- AIM: Repeat, without any change, the entries presented below.

_ _ _ _ _

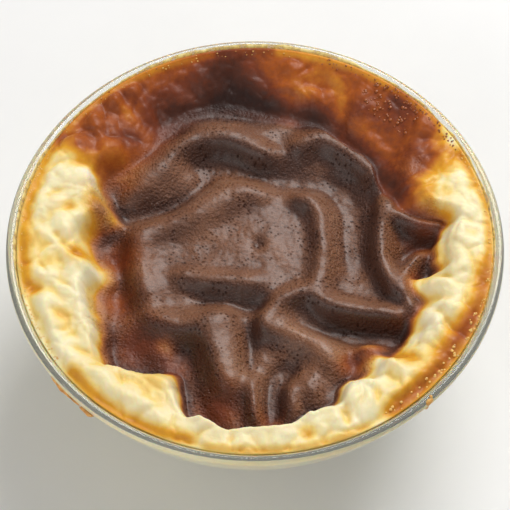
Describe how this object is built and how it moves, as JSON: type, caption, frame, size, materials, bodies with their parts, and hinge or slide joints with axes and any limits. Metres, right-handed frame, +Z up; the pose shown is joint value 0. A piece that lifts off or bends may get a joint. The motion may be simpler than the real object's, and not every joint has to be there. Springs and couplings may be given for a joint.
{
  "type": "baked rice pudding",
  "caption": "Oven-baked rice pudding set in a round clear glass bowl, with a puffed pale ring and a sunken, wrinkled browned skin.",
  "frame": {"origin": "centre of the bowl's flat base, on the surface it stands on", "axes": "+Z up, along the bowl's height; +Y towards the side where the browned skin reaches the glass; +X to the right seen from the front"},
  "size_m": [0.12, 0.12, 0.0485],
  "materials": {
    "glass_bowl": "clear polished glass",
    "pudding": "soft baked milk and rice, glossy browned skin on top"
  },
  "bodies": {
    "root": {"glass_bowl": "glass_bowl", "pudding": "pudding"}
  },
  "joints": []
}
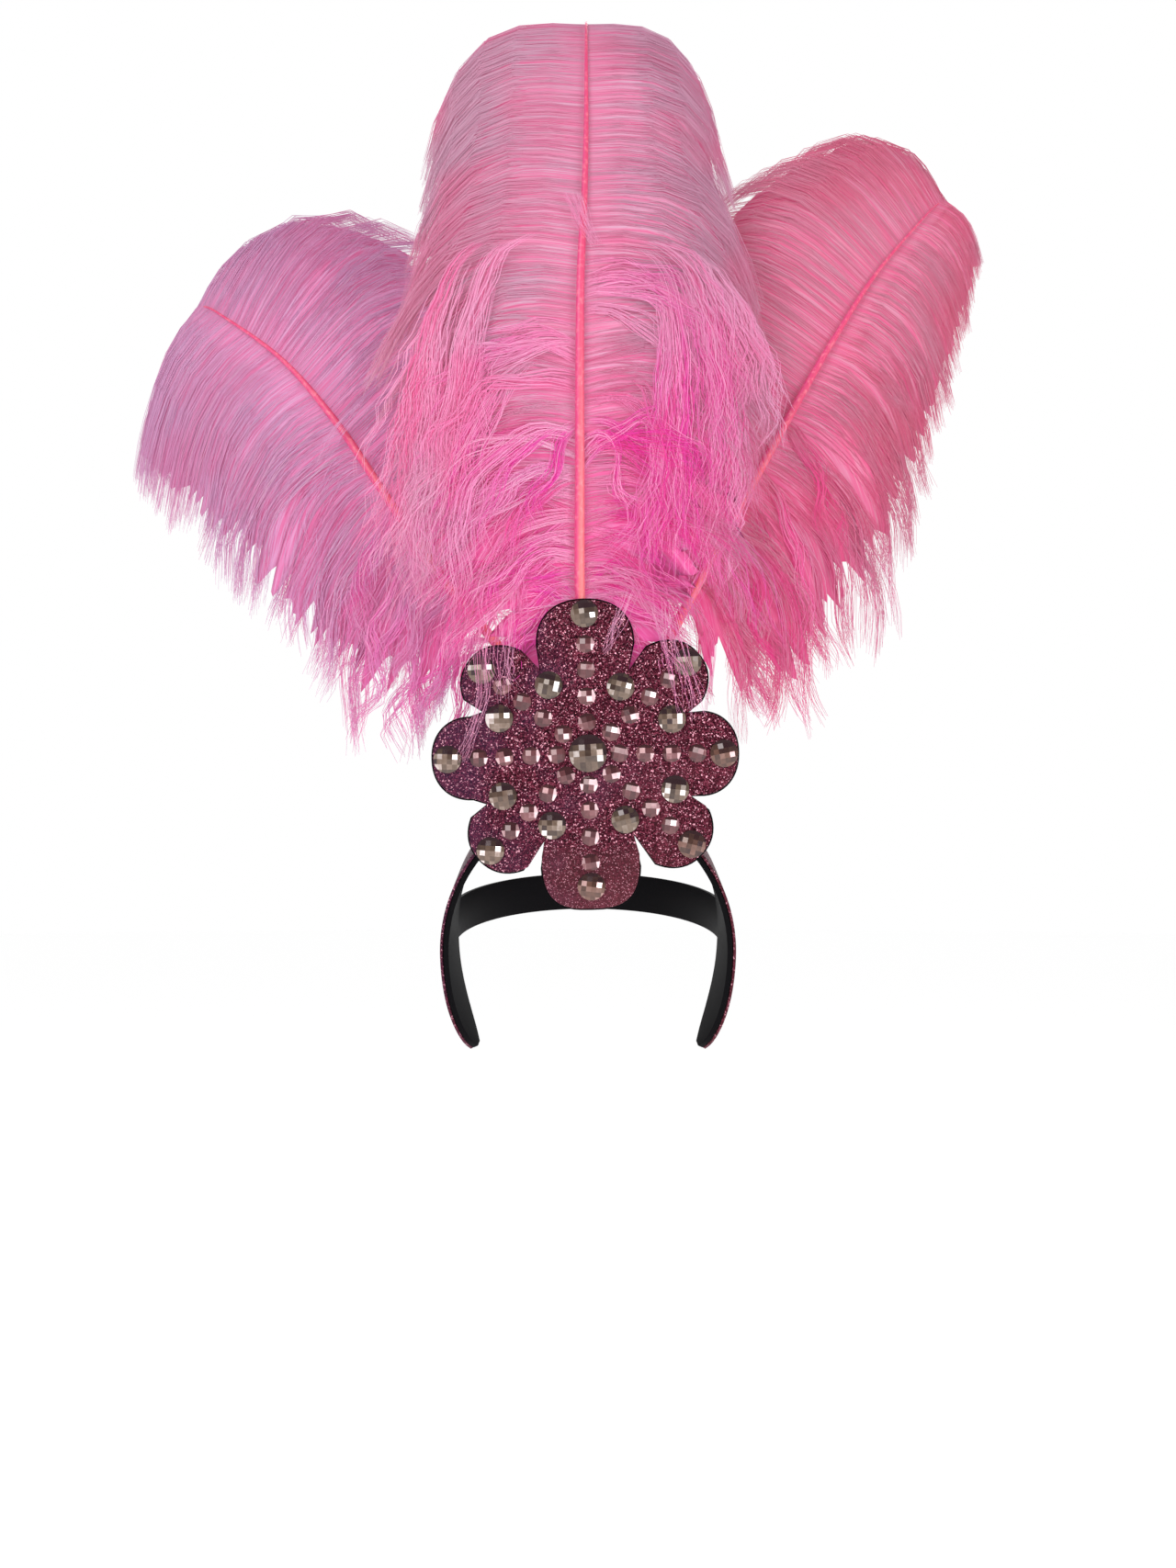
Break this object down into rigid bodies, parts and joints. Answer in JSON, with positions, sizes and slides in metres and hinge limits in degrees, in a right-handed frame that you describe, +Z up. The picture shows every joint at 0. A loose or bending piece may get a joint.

_ _ _ _ _

- RESPONSE BELOW:
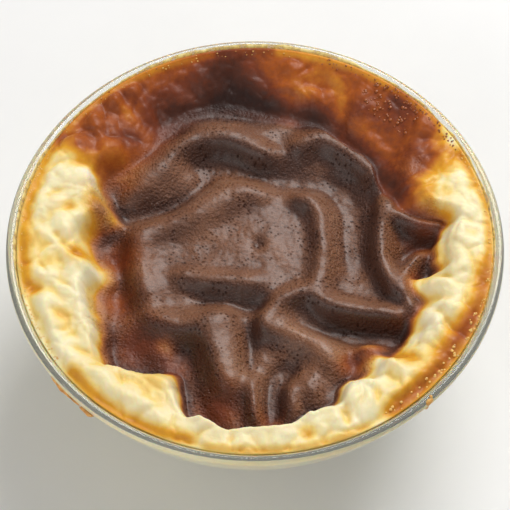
Describe how this object is built and how it moves, as JSON: type, caption, frame, size, materials, bodies with their parts, and hinge or slide joints with axes and any limits. Metres, right-handed frame, +Z up; the pose shown is joint value 0. A piece that lifts off or bends may get a joint. The motion may be simpler than the real object's, and not every joint has to be there. Springs and couplings may be given for a joint.
{
  "type": "baked rice pudding",
  "caption": "Oven-baked rice pudding set in a round clear glass bowl, with a puffed pale ring and a sunken, wrinkled browned skin.",
  "frame": {"origin": "centre of the bowl's flat base, on the surface it stands on", "axes": "+Z up, along the bowl's height; +Y towards the side where the browned skin reaches the glass; +X to the right seen from the front"},
  "size_m": [0.12, 0.12, 0.0485],
  "materials": {
    "glass_bowl": "clear polished glass",
    "pudding": "soft baked milk and rice, glossy browned skin on top"
  },
  "bodies": {
    "root": {"glass_bowl": "glass_bowl", "pudding": "pudding"}
  },
  "joints": []
}
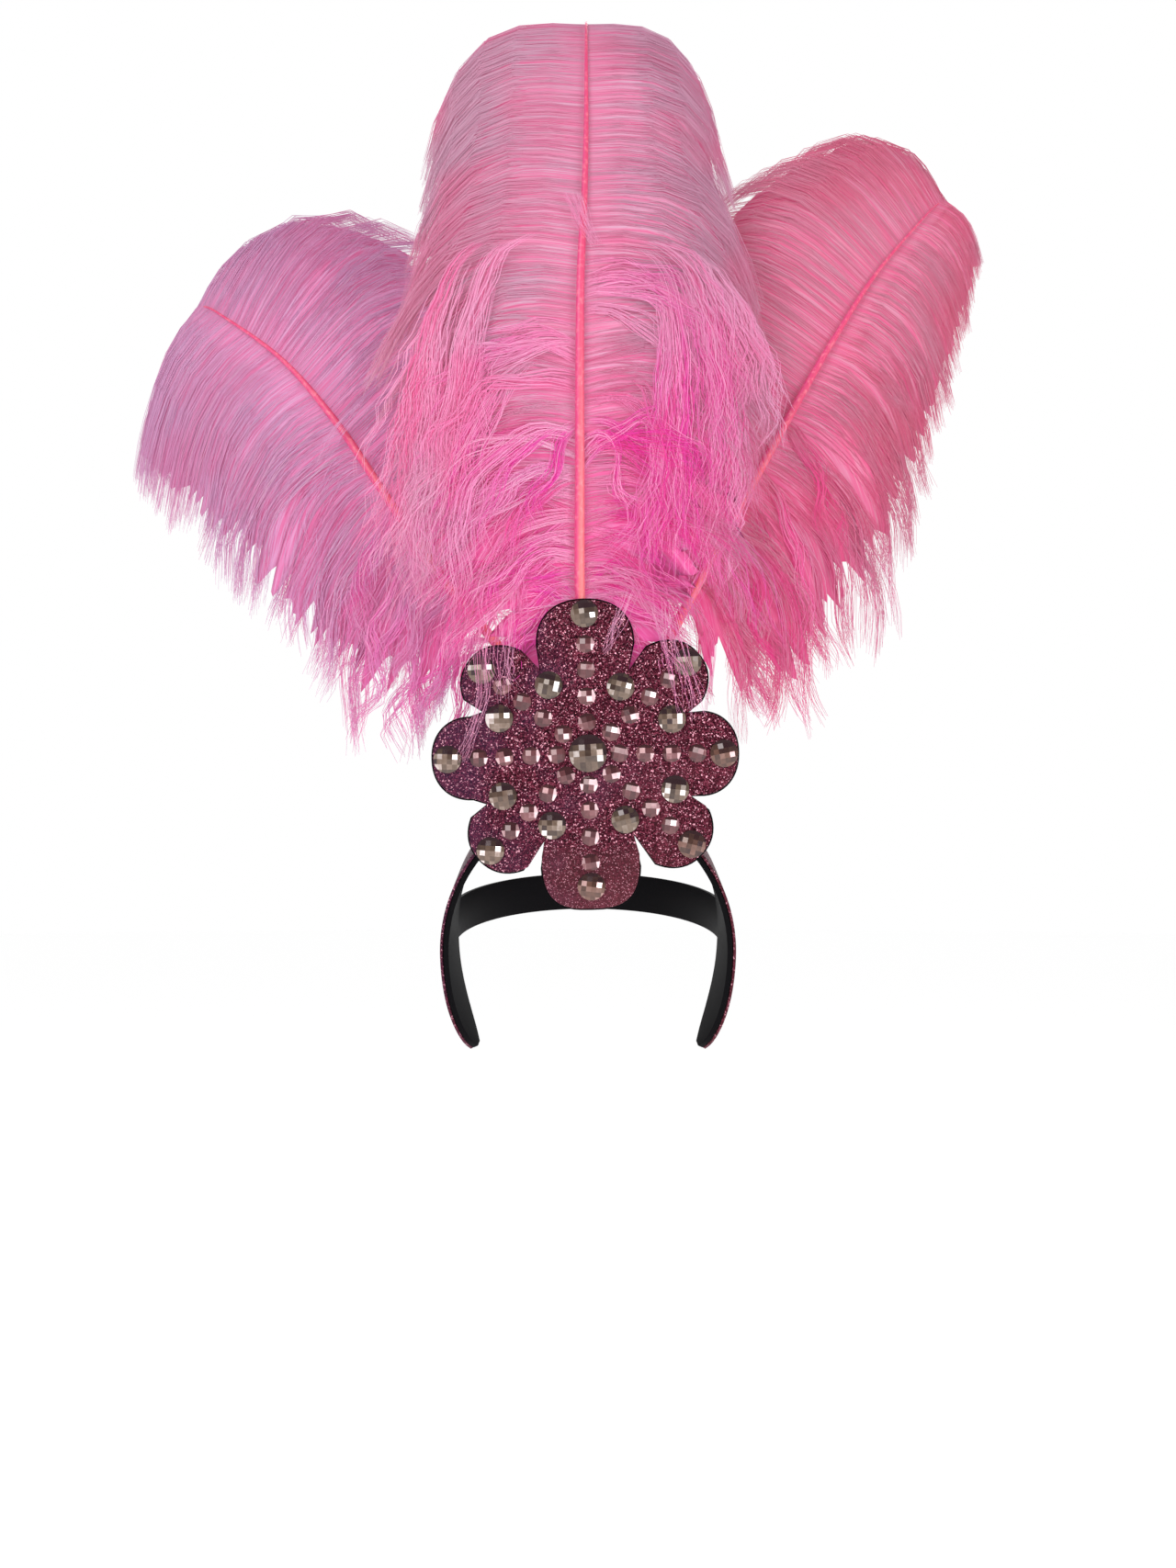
Break this object down into rigid bodies, parts and joints. Answer in JSON, with positions, sizes and slides in metres and hinge limits in degrees, in a right-handed frame that you describe, +Z up. The picture shows every joint at 0. A loose or bending piece may get a joint.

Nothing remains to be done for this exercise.